● **REQUEST**
Will you write out all the entries below exactly?

[Records from a collection]
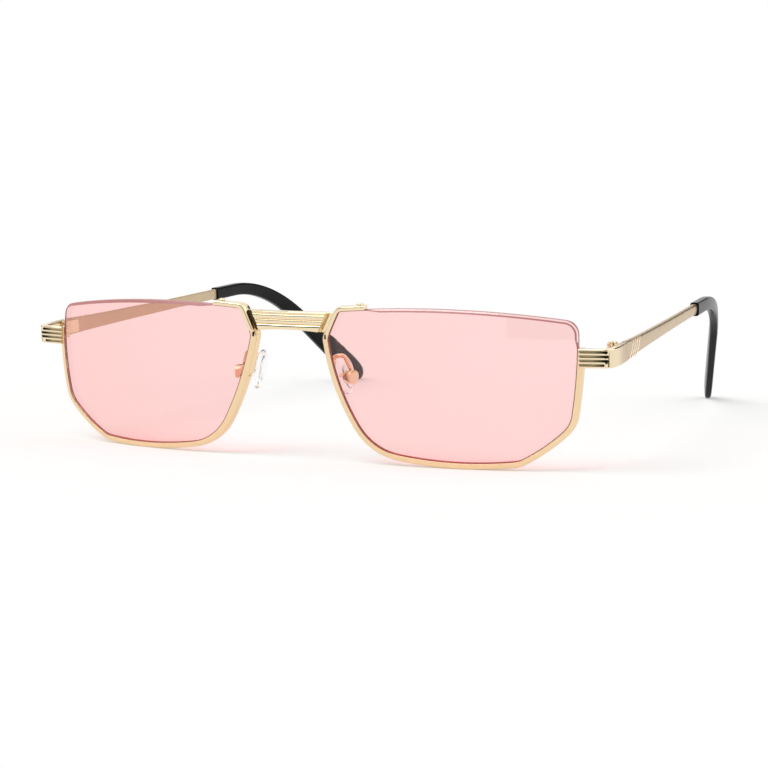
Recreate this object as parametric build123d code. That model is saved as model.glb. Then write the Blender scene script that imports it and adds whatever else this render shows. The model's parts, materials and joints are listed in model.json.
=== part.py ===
from build123d import *
import os
from math import atan2, cos, degrees, radians, sin, sqrt

# Narrow rectangle sunglasses, open and standing on a table on the rims' lower edges and the
# temple tips. Millimetres, +X to the wearer's left, +Y from the lenses to the ears, +Z up.
# Everything is first built with the front plumb. The whole is then leaned until the rims and
# the tips share one floor, with the origin under the middle of the box that holds it all.

# Lens
lens_width = 54.7
lens_height = 33.4
lens_thickness = 2.0
lens_curve_radius = 105.0
bridge_gap = 18.7
wrap_angle = 8.4
# The six corners of the outline, from the top one at the nose round by the nose and the bottom,
# across and up from the middle of the lens.
lens_corner_shares = (
    (-0.450, 0.467),
    (-0.5, 0.290),
    (-0.313, -0.427),
    (0.268, -0.480),
    (0.472, -0.239),
    (0.5, 0.409),
)
nose_top_radius = 1.2
nose_waist_radius = 2.2
nose_foot_radius = 12.5
bottom_corner_radius = 4.1
cheek_corner_radius = 5.8
top_corner_radius = 3.2
# How far the middle of each side stands out from the straight line between its corners.
slant_bow = 0.05
nose_side_bow = 1.6
bottom_bow = 1.25
cheek_bow = 0.58
outer_side_bow = 0.6
top_bow = 1.8
ridge_height = 0.45
ridge_width = 0.9

# Rim
rim_width = 1.3
rim_depth = 2.1
rim_proud = 0.1
groove_clearance = 0.04
rim_end_above_endpiece = 0.5
rim_slot_length = 1.1
rim_slot_width = 0.45
rim_slot_drop = 0.8
waist_joint_rise = 0.9

# Strap over the lens
strap_width = 1.2
strap_depth = 2.4
strap_proud = 0.4
strap_reach = 6.6
strap_screw_inset = 1.7
strap_screw_radius = 0.45
strap_screw_head_radius = 0.75
strap_screw_head_height = 0.5
strap_screw_clearance = 0.02
strap_screw_bite = 0.9

# Bridge
bridge_base_thickness = 1.7
bridge_back_gap = 0.35
bridge_height = 4.5
# The ribs' heights from the lowest up, as shares of the bridge's.
bridge_rib_shares = (0.39, 0.233, 0.256, 0.121)
bridge_rib_rise = 0.65
bridge_rib_bulge_share = 0.28
bridge_bow_radius = 80.0
bridge_arch_rise = 0.7
bridge_top_above_corner = -0.45
rib_end_margin = 1.1

# Endpiece
endpiece_height = 4.1
endpiece_thickness = 1.6
endpiece_edge_radius = 0.35
endpiece_above_lens_middle = 6.35
endpiece_start_gap = 0.25
endpiece_proud = 0.6
endpiece_sweep_angle = 9.0
endpiece_side_angle = 8.0
endpiece_corner_radius = 1.5
endpiece_knee_radius = 28.0
endpiece_knee_run = 5.6
groove_count = 4
groove_radius = 0.28
groove_sink = 0.06
groove_pitch = 0.92
groove_end_shares = (0.97, 1.0, 0.99, 0.86)

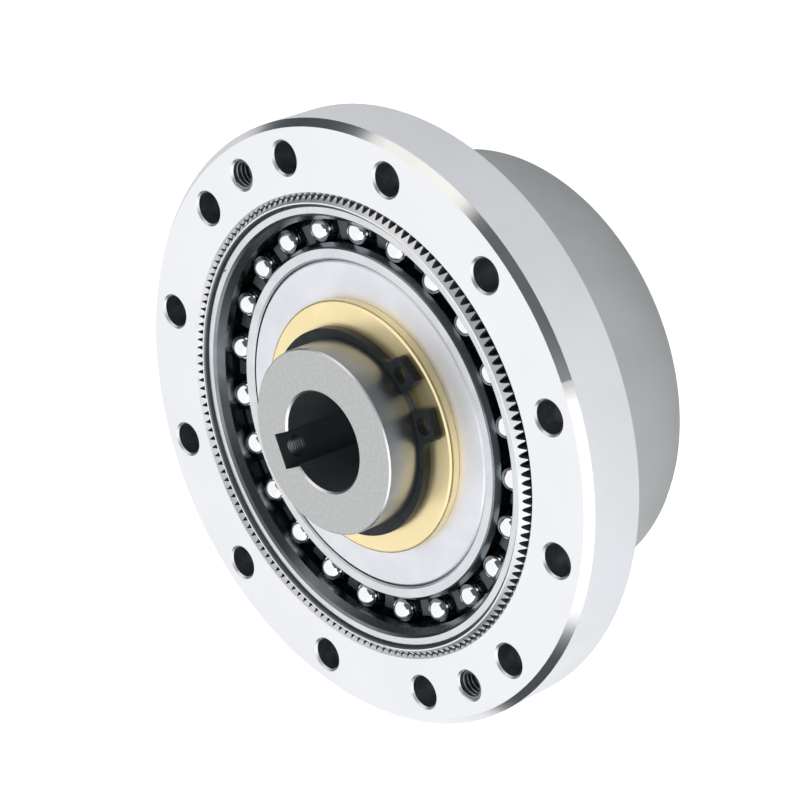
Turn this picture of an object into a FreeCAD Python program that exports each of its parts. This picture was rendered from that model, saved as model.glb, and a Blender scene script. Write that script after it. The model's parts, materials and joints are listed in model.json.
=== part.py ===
import FreeCAD, Part
import math
import os
import re

import Sketcher
from FreeCAD import Placement, Rotation, Vector

# Strain wave gear as a component set: a fixed ring with internal teeth, a thin toothed cup and an
# oval cam on a flexing ball bearing, driven by a hub through a slotted coupling insert.
# Frame: +Z along the shaft from the cup's boss to the front of the hub, origin at the centre of the
# boss face. The long axis of the oval lies along Y. All lengths are in millimetres.

doc = FreeCAD.newDocument("StrainWaveGear")

sizes = {
    # fixed ring
    "flangeRadius": 42.5,
    "flangeWidth": 10.0,
    "flangeFrontChamfer": 1.0,
    "flangeRearChamfer": 0.75,
    "boltCircleShift": -0.008,
    "flangeHoleRadius": 2.25,
    "flangeHoleCount": 12,
    "flangeHoleAngle": 84.0,
    "jackHoleRadius": 2.0,
    "holeChamfer": 0.3,
    "toothLeadIn": 0.97,
    "toothRearChamfer": 0.4,
    # teeth
    "fixedTeeth": 162,
    "toothModule": 0.396,
    "flexAddendum": 0.38,
    "fixedAddendum": 0.35,
    "tipClearance": 0.06,
    "flankAngle": 30.0,
    # toothed cup
    "cupLength": 31.35,
    "cupStandout": 0.35,
    "cupStep": 0.1,
    "cupWall": 0.6,
    "rimWall": 0.6,
    "cupMouthChamfer": 0.15,
    "toothOverrun": 0.8,
    "toothFrontChamfer": 1.04,
    "diaphragmThickness": 0.9,
    "cupCornerRadius": 0.8,
    "cupInnerCorner": 1.4,
    "bossRadius": 20.0,
    "bossStep": 0.4,
    "bossThickness": 4.0,
    "pilotRadius": 10.0,
    "pilotChamfer": 0.4,
    "outputBoltCircle": 15.0,
    "outputHoleRadius": 2.75,
    "outputHoleCount": 8,
    # wave bearing
    "ballRadius": 2.0,
    "ballCount": 23,
    "ballInset": 3.9,
    "ballPhase": -9.55,
    "raceClearance": 0.02,
    "raceConformity": 1.06,
    "ringFitClearance": 0.02,
    "ringEdgeChamfer": 0.25,
    "outerRingInset": 0.2,
    "outerRingWidth": 7.4,
    "outerRingFrontChamfer": 0.38,
    "outerRingWall": 2.03,
    "outerShoulder": 0.27,
    "outerRingChamfer": 0.35,
    "outerRingFlare": 0.69,
    "outerRingFlareDepth": 1.0,
    "innerRingStandout": 0.15,
    "innerRingWidth": 5.75,
    "innerRingWall": 1.88,
    "innerShoulder": 0.24,
    "innerRingChamfer": 0.2,
    "innerRingFlare": 0.45,
    "innerRingFlareDepth": 0.75,
    "cageClearance": 0.05,
    "cageFrontInset": 0.15,
    "cagePocketClearance": 0.72,
    "cageWeb": 0.78,
    # oval cam
    "plugInset": 2.0,
    "plugThickness": 8.0,
    "plugChamfer": 0.38,
    "plugHubClearance": 0.15,
    # coupling
    "couplingFloat": 0.2,
    "tongueWidth": 6.0,
    "tongueHeight": 2.2,
    "tongueOuterRadius": 18.8,
    "slotClearance": 0.02,
    "slotFloorClearance": 0.05,
    "insertRadius": 19.5,
    "insertThickness": 4.6,
    "insertHubClearance": 0.2,
    "faceClearance": 0.1,
    # hub
    "hubRadius": 13.0,
    "hubStandout": 8.0,
    "hubChamfer": 0.22,
    "hubFlangeRadius": 18.8,
    "hubFlangeThickness": 3.0,
    "boreRadius": 7.0,
    "boreChamfer": 0.28,
    "keyWidth": 5.0,
    "keyDepth": 2.3,
    "setScrewRadius": 1.5,
    "setScrewInset": 2.9,
    # washer and snap ring
    "washerRadius": 17.8,
    "washerThickness": 1.47,
    "washerRound": 0.45,
    "washerBoreClearance": 0.05,
    "washerGap": 0.03,
    "grooveDepth": 0.55,
    "grooveClearance": 0.1,
    "ringThickness": 1.2,
    "ringGap": 0.05,
    "ringSeatClearance": 0.02,
    "ringStandout": 1.57,
    "ringOffset": 0.95,
    "ringGapAngle": 8.4,
    "ringOpening": 6.1,
    "lugAngle": 14.5,
    "lugHalfWidth": 2.15,
    "lugStandout": 3.45,
    "lugCorner": 0.9,
    "lugBlend": 2.0,
    "lugHoleRadius": 1.15,
    "lugHoleStandout": 1.65,
}

# The oval has two lobes, and the fixed ring has one tooth more than the cup for each.
lobes = 2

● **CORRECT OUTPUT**
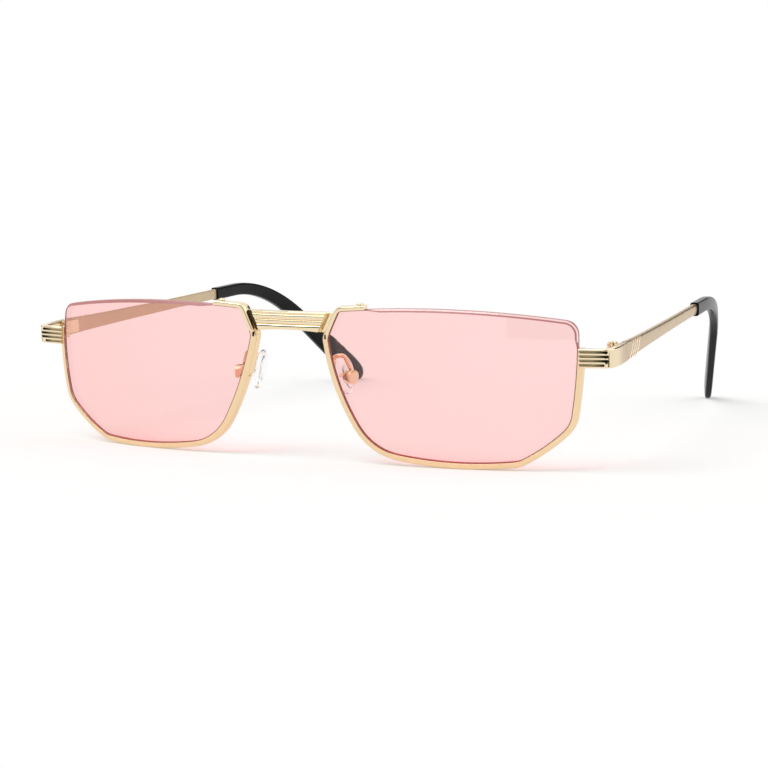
Recreate this object as parametric build123d code. That model is saved as model.glb. Then write the Blender scene script that imports it and adds whatever else this render shows. The model's parts, materials and joints are listed in model.json.
=== part.py ===
from build123d import *
import os
from math import atan2, cos, degrees, radians, sin, sqrt

# Narrow rectangle sunglasses, open and standing on a table on the rims' lower edges and the
# temple tips. Millimetres, +X to the wearer's left, +Y from the lenses to the ears, +Z up.
# Everything is first built with the front plumb. The whole is then leaned until the rims and
# the tips share one floor, with the origin under the middle of the box that holds it all.

# Lens
lens_width = 54.7
lens_height = 33.4
lens_thickness = 2.0
lens_curve_radius = 105.0
bridge_gap = 18.7
wrap_angle = 8.4
# The six corners of the outline, from the top one at the nose round by the nose and the bottom,
# across and up from the middle of the lens.
lens_corner_shares = (
    (-0.450, 0.467),
    (-0.5, 0.290),
    (-0.313, -0.427),
    (0.268, -0.480),
    (0.472, -0.239),
    (0.5, 0.409),
)
nose_top_radius = 1.2
nose_waist_radius = 2.2
nose_foot_radius = 12.5
bottom_corner_radius = 4.1
cheek_corner_radius = 5.8
top_corner_radius = 3.2
# How far the middle of each side stands out from the straight line between its corners.
slant_bow = 0.05
nose_side_bow = 1.6
bottom_bow = 1.25
cheek_bow = 0.58
outer_side_bow = 0.6
top_bow = 1.8
ridge_height = 0.45
ridge_width = 0.9

# Rim
rim_width = 1.3
rim_depth = 2.1
rim_proud = 0.1
groove_clearance = 0.04
rim_end_above_endpiece = 0.5
rim_slot_length = 1.1
rim_slot_width = 0.45
rim_slot_drop = 0.8
waist_joint_rise = 0.9

# Strap over the lens
strap_width = 1.2
strap_depth = 2.4
strap_proud = 0.4
strap_reach = 6.6
strap_screw_inset = 1.7
strap_screw_radius = 0.45
strap_screw_head_radius = 0.75
strap_screw_head_height = 0.5
strap_screw_clearance = 0.02
strap_screw_bite = 0.9

# Bridge
bridge_base_thickness = 1.7
bridge_back_gap = 0.35
bridge_height = 4.5
# The ribs' heights from the lowest up, as shares of the bridge's.
bridge_rib_shares = (0.39, 0.233, 0.256, 0.121)
bridge_rib_rise = 0.65
bridge_rib_bulge_share = 0.28
bridge_bow_radius = 80.0
bridge_arch_rise = 0.7
bridge_top_above_corner = -0.45
rib_end_margin = 1.1

# Endpiece
endpiece_height = 4.1
endpiece_thickness = 1.6
endpiece_edge_radius = 0.35
endpiece_above_lens_middle = 6.35
endpiece_start_gap = 0.25
endpiece_proud = 0.6
endpiece_sweep_angle = 9.0
endpiece_side_angle = 8.0
endpiece_corner_radius = 1.5
endpiece_knee_radius = 28.0
endpiece_knee_run = 5.6
groove_count = 4
groove_radius = 0.28
groove_sink = 0.06
groove_pitch = 0.92
groove_end_shares = (0.97, 1.0, 0.99, 0.86)

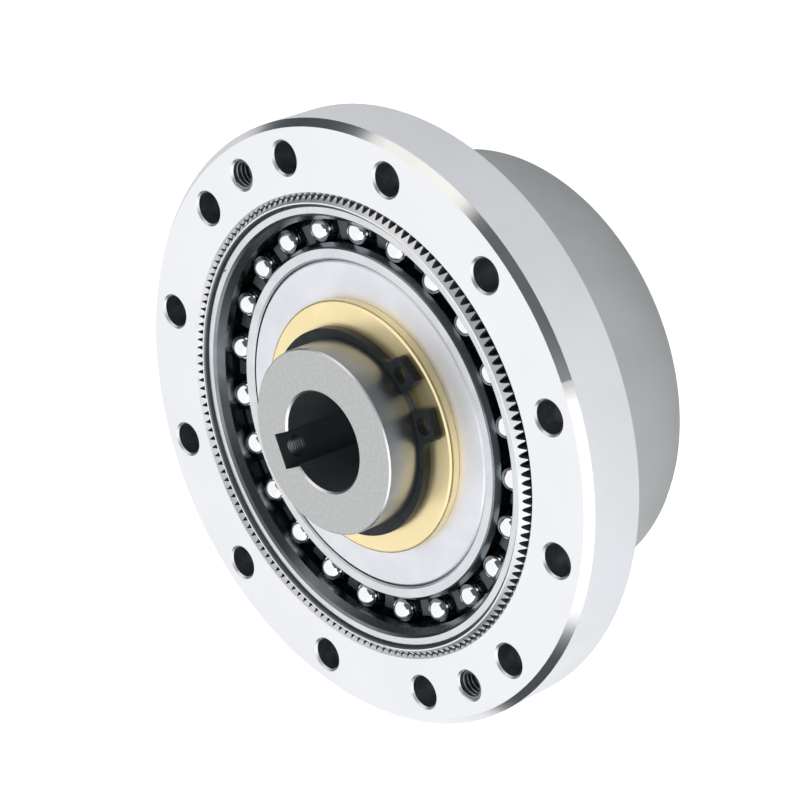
Turn this picture of an object into a FreeCAD Python program that exports each of its parts. This picture was rendered from that model, saved as model.glb, and a Blender scene script. Write that script after it. The model's parts, materials and joints are listed in model.json.
=== part.py ===
import FreeCAD, Part
import math
import os
import re

import Sketcher
from FreeCAD import Placement, Rotation, Vector

# Strain wave gear as a component set: a fixed ring with internal teeth, a thin toothed cup and an
# oval cam on a flexing ball bearing, driven by a hub through a slotted coupling insert.
# Frame: +Z along the shaft from the cup's boss to the front of the hub, origin at the centre of the
# boss face. The long axis of the oval lies along Y. All lengths are in millimetres.

doc = FreeCAD.newDocument("StrainWaveGear")

sizes = {
    # fixed ring
    "flangeRadius": 42.5,
    "flangeWidth": 10.0,
    "flangeFrontChamfer": 1.0,
    "flangeRearChamfer": 0.75,
    "boltCircleShift": -0.008,
    "flangeHoleRadius": 2.25,
    "flangeHoleCount": 12,
    "flangeHoleAngle": 84.0,
    "jackHoleRadius": 2.0,
    "holeChamfer": 0.3,
    "toothLeadIn": 0.97,
    "toothRearChamfer": 0.4,
    # teeth
    "fixedTeeth": 162,
    "toothModule": 0.396,
    "flexAddendum": 0.38,
    "fixedAddendum": 0.35,
    "tipClearance": 0.06,
    "flankAngle": 30.0,
    # toothed cup
    "cupLength": 31.35,
    "cupStandout": 0.35,
    "cupStep": 0.1,
    "cupWall": 0.6,
    "rimWall": 0.6,
    "cupMouthChamfer": 0.15,
    "toothOverrun": 0.8,
    "toothFrontChamfer": 1.04,
    "diaphragmThickness": 0.9,
    "cupCornerRadius": 0.8,
    "cupInnerCorner": 1.4,
    "bossRadius": 20.0,
    "bossStep": 0.4,
    "bossThickness": 4.0,
    "pilotRadius": 10.0,
    "pilotChamfer": 0.4,
    "outputBoltCircle": 15.0,
    "outputHoleRadius": 2.75,
    "outputHoleCount": 8,
    # wave bearing
    "ballRadius": 2.0,
    "ballCount": 23,
    "ballInset": 3.9,
    "ballPhase": -9.55,
    "raceClearance": 0.02,
    "raceConformity": 1.06,
    "ringFitClearance": 0.02,
    "ringEdgeChamfer": 0.25,
    "outerRingInset": 0.2,
    "outerRingWidth": 7.4,
    "outerRingFrontChamfer": 0.38,
    "outerRingWall": 2.03,
    "outerShoulder": 0.27,
    "outerRingChamfer": 0.35,
    "outerRingFlare": 0.69,
    "outerRingFlareDepth": 1.0,
    "innerRingStandout": 0.15,
    "innerRingWidth": 5.75,
    "innerRingWall": 1.88,
    "innerShoulder": 0.24,
    "innerRingChamfer": 0.2,
    "innerRingFlare": 0.45,
    "innerRingFlareDepth": 0.75,
    "cageClearance": 0.05,
    "cageFrontInset": 0.15,
    "cagePocketClearance": 0.72,
    "cageWeb": 0.78,
    # oval cam
    "plugInset": 2.0,
    "plugThickness": 8.0,
    "plugChamfer": 0.38,
    "plugHubClearance": 0.15,
    # coupling
    "couplingFloat": 0.2,
    "tongueWidth": 6.0,
    "tongueHeight": 2.2,
    "tongueOuterRadius": 18.8,
    "slotClearance": 0.02,
    "slotFloorClearance": 0.05,
    "insertRadius": 19.5,
    "insertThickness": 4.6,
    "insertHubClearance": 0.2,
    "faceClearance": 0.1,
    # hub
    "hubRadius": 13.0,
    "hubStandout": 8.0,
    "hubChamfer": 0.22,
    "hubFlangeRadius": 18.8,
    "hubFlangeThickness": 3.0,
    "boreRadius": 7.0,
    "boreChamfer": 0.28,
    "keyWidth": 5.0,
    "keyDepth": 2.3,
    "setScrewRadius": 1.5,
    "setScrewInset": 2.9,
    # washer and snap ring
    "washerRadius": 17.8,
    "washerThickness": 1.47,
    "washerRound": 0.45,
    "washerBoreClearance": 0.05,
    "washerGap": 0.03,
    "grooveDepth": 0.55,
    "grooveClearance": 0.1,
    "ringThickness": 1.2,
    "ringGap": 0.05,
    "ringSeatClearance": 0.02,
    "ringStandout": 1.57,
    "ringOffset": 0.95,
    "ringGapAngle": 8.4,
    "ringOpening": 6.1,
    "lugAngle": 14.5,
    "lugHalfWidth": 2.15,
    "lugStandout": 3.45,
    "lugCorner": 0.9,
    "lugBlend": 2.0,
    "lugHoleRadius": 1.15,
    "lugHoleStandout": 1.65,
}

# The oval has two lobes, and the fixed ring has one tooth more than the cup for each.
lobes = 2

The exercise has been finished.